— Begin Data for the task —
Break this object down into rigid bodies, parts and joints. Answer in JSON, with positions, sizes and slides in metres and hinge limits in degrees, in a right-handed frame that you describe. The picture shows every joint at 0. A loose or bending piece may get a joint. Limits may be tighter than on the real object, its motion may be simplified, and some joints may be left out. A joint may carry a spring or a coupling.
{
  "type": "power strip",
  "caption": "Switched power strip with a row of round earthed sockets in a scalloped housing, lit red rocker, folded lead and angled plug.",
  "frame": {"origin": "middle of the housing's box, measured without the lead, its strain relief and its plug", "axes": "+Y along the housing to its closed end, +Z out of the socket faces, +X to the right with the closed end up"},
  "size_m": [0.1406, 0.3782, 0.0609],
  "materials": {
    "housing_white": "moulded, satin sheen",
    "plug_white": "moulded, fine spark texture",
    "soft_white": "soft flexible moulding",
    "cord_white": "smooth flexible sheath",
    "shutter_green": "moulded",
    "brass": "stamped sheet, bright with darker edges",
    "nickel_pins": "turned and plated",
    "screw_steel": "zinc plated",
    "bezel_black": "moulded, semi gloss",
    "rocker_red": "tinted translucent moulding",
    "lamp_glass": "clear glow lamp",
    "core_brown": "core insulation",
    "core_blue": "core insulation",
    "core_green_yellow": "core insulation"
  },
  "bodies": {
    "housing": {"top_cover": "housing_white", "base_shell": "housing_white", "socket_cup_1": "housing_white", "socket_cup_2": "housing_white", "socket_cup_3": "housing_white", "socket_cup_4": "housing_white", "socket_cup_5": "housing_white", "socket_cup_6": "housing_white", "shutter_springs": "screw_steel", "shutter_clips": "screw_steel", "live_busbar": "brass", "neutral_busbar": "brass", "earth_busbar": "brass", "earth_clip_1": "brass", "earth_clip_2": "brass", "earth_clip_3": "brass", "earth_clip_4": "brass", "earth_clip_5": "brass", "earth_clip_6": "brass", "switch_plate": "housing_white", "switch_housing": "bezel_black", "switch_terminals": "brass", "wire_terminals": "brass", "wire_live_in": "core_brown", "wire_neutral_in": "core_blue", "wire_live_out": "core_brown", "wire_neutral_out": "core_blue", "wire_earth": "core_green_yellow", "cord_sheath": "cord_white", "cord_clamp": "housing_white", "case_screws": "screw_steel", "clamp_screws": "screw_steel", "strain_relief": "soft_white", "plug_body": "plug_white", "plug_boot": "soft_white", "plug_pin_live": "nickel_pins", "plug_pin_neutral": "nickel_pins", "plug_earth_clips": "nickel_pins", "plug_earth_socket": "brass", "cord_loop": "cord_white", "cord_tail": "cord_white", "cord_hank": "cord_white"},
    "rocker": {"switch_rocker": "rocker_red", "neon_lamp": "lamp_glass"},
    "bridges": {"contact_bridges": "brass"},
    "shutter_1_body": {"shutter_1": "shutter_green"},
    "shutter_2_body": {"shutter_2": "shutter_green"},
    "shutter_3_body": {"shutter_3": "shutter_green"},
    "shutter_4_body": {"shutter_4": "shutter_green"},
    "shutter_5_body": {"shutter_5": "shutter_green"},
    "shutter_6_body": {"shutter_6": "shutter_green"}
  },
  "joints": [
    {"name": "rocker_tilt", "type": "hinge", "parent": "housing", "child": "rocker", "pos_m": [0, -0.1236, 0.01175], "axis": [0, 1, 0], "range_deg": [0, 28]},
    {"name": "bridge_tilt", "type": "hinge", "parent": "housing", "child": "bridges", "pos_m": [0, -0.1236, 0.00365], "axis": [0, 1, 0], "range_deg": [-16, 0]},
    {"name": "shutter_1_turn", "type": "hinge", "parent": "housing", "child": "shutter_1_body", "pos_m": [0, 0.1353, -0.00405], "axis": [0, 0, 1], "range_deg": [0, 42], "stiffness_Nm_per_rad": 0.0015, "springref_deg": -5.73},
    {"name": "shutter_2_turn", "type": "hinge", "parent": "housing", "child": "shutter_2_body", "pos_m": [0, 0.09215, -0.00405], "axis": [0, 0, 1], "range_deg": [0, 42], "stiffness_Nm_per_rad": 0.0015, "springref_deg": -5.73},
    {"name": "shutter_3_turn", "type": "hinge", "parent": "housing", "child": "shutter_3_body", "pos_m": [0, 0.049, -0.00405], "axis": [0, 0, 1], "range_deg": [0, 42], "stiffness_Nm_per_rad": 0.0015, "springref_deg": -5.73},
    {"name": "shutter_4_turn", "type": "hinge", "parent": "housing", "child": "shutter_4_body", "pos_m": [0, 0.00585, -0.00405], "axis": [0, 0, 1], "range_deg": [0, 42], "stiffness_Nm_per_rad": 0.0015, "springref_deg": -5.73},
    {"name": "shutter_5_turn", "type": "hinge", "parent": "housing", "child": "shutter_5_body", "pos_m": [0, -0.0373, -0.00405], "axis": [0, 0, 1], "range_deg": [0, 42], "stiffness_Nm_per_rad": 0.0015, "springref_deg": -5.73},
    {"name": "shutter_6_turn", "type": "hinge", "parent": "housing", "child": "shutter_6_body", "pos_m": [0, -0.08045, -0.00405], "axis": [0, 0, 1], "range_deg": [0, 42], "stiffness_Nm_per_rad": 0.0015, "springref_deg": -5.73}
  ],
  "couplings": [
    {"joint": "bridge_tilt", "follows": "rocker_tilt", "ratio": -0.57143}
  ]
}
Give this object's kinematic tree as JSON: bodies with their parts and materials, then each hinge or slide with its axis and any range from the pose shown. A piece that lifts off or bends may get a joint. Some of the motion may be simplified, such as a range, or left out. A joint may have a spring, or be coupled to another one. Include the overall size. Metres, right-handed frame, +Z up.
— End Data for the task —
Required task.
Extract every line from the records above that contains the word "joints".

Result of this exercise.
Break this object down into rigid bodies, parts and joints. Answer in JSON, with positions, sizes and slides in metres and hinge limits in degrees, in a right-handed frame that you describe. The picture shows every joint at 0. A loose or bending piece may get a joint. Limits may be tighter than on the real object, its motion may be simplified, and some joints may be left out. A joint may carry a spring or a coupling.
  "joints": [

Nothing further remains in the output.